++++ EXCERPTED RECORDS

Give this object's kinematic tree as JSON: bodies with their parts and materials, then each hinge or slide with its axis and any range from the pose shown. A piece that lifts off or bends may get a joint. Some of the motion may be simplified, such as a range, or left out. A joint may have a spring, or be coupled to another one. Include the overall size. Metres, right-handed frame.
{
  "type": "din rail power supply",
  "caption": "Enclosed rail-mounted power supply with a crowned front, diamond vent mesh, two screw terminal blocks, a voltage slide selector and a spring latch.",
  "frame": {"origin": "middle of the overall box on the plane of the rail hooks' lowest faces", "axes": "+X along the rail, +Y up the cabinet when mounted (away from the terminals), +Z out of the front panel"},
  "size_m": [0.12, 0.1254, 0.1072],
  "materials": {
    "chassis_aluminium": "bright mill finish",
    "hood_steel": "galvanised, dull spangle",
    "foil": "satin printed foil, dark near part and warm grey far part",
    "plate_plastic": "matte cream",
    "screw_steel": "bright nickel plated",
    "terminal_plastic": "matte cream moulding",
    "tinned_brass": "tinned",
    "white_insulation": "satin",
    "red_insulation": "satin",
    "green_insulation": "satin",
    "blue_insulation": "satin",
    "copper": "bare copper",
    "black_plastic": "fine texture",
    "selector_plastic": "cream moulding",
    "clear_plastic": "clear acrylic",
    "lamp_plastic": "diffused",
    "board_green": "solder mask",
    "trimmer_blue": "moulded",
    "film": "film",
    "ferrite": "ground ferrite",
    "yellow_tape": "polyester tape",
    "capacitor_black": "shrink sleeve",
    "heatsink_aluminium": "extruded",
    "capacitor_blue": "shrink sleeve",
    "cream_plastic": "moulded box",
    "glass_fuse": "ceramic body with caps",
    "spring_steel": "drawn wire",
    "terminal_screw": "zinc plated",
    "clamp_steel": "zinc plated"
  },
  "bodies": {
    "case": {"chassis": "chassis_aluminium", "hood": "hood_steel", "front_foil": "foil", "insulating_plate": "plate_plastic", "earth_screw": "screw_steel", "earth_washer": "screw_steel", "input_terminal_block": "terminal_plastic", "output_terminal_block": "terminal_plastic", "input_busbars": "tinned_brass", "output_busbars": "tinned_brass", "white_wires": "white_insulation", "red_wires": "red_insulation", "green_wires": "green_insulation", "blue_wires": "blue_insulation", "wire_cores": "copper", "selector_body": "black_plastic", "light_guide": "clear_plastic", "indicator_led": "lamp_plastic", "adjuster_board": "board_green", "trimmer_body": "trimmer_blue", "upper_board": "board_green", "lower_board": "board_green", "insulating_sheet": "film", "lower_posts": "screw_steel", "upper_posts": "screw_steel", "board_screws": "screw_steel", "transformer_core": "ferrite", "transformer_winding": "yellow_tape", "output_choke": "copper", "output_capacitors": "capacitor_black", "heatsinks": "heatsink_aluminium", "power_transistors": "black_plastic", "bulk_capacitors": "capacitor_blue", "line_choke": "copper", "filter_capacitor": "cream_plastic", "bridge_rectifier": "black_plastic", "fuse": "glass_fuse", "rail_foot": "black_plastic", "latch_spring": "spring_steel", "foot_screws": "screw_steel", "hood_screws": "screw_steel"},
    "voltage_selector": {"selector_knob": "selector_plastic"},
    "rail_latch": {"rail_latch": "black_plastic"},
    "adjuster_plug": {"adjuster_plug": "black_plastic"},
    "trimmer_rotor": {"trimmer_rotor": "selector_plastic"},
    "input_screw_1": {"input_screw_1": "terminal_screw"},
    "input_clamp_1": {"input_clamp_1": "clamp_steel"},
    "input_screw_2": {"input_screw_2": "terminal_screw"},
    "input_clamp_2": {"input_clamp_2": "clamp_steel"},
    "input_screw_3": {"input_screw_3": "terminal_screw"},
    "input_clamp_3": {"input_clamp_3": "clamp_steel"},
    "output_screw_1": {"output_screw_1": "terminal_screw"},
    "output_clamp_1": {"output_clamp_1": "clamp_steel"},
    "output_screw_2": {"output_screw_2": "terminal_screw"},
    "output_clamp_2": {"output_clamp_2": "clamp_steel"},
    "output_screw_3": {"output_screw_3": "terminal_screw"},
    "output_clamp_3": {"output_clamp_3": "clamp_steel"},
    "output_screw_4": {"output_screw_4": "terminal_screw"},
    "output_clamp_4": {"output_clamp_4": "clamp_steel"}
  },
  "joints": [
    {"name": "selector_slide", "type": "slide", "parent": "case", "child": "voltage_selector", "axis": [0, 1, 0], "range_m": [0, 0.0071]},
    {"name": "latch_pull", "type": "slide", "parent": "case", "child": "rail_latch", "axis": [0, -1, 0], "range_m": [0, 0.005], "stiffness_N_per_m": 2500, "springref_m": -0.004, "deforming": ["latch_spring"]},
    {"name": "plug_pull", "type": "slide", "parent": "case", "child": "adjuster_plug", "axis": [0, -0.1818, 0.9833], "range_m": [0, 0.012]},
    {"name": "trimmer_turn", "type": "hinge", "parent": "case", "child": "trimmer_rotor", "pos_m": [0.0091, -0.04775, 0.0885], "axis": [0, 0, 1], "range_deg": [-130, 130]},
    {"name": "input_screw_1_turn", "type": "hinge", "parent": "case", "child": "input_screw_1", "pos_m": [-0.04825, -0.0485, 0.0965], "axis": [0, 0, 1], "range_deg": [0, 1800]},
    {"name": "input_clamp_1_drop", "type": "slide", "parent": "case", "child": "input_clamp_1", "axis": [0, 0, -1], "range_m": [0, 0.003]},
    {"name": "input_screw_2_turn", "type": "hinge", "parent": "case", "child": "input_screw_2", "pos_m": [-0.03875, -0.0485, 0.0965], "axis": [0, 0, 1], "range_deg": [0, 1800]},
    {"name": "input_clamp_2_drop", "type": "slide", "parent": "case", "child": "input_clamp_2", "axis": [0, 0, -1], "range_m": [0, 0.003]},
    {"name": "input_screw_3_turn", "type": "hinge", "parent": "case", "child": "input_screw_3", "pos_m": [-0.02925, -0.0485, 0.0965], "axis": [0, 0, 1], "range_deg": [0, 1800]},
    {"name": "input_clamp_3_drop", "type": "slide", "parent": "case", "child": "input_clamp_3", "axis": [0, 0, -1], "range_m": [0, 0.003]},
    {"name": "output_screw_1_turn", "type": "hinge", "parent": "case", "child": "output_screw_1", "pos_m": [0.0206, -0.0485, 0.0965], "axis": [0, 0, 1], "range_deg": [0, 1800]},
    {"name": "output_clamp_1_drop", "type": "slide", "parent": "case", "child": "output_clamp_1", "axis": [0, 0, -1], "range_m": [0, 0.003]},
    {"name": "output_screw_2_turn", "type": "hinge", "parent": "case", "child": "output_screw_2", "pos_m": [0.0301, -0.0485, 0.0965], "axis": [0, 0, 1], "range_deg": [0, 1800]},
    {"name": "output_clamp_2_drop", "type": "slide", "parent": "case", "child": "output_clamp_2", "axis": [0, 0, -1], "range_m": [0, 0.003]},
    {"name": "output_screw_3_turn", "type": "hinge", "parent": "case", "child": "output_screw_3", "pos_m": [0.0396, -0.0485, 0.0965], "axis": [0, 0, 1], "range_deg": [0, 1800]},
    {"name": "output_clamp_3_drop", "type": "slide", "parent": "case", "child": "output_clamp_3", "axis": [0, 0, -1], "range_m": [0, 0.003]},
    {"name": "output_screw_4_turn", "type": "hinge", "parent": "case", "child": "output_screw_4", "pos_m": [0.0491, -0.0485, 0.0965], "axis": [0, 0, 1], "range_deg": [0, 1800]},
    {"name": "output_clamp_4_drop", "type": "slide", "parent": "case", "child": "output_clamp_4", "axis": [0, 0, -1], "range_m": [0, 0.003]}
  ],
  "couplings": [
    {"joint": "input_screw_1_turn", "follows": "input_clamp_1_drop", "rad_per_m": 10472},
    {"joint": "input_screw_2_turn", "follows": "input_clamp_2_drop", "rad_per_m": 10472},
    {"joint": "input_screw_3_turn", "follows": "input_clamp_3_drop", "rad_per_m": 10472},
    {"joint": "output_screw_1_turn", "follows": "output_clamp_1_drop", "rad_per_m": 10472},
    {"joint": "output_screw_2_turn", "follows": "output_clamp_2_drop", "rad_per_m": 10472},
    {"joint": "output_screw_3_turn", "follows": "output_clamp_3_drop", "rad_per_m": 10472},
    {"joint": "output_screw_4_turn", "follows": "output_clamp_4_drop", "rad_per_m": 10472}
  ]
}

++++++++
++++ EXCERPTED RECORDS

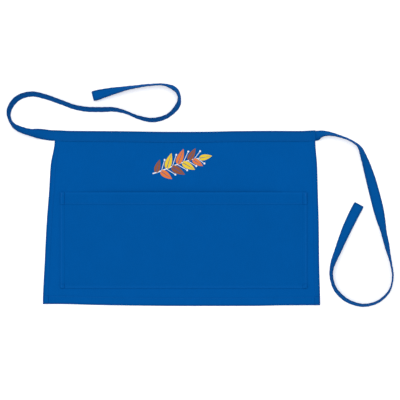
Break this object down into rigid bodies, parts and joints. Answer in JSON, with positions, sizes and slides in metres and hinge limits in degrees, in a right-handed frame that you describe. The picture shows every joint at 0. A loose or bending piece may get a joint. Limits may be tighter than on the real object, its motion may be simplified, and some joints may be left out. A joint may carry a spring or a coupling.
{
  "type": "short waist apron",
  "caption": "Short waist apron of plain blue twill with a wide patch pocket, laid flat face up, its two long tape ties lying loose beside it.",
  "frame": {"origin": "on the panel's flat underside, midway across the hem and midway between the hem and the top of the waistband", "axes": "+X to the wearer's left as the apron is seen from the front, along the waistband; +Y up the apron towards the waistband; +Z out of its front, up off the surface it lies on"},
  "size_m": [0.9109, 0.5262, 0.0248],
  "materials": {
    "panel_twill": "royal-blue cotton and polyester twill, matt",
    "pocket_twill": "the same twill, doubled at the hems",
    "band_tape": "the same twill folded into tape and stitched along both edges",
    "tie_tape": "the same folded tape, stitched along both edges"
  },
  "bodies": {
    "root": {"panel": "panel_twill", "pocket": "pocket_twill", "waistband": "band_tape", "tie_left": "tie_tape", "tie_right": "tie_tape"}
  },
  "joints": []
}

++++++++
++++ EXCERPTED RECORDS

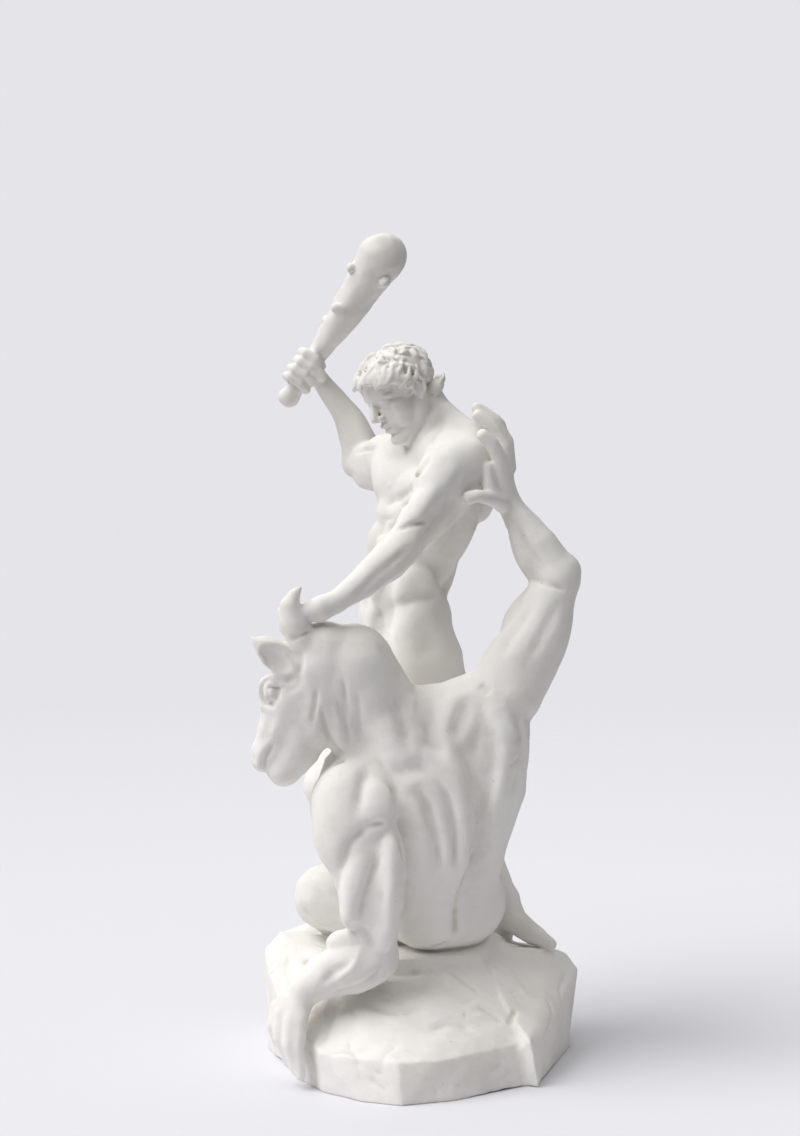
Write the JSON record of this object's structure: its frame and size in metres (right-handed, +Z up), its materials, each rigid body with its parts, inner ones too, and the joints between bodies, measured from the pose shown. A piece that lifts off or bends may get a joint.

++++++++

## TASK TO CARRY OUT
Scan the entries above. Copy each line that has the string "overall".

## THE OUTPUT
Give this object's kinematic tree as JSON: bodies with their parts and materials, then each hinge or slide with its axis and any range from the pose shown. A piece that lifts off or bends may get a joint. Some of the motion may be simplified, such as a range, or left out. A joint may have a spring, or be coupled to another one. Include the overall size. Metres, right-handed frame.
  "frame": {"origin": "middle of the overall box on the plane of the rail hooks' lowest faces", "axes": "+X along the rail, +Y up the cabinet when mounted (away from the terminals), +Z out of the front panel"},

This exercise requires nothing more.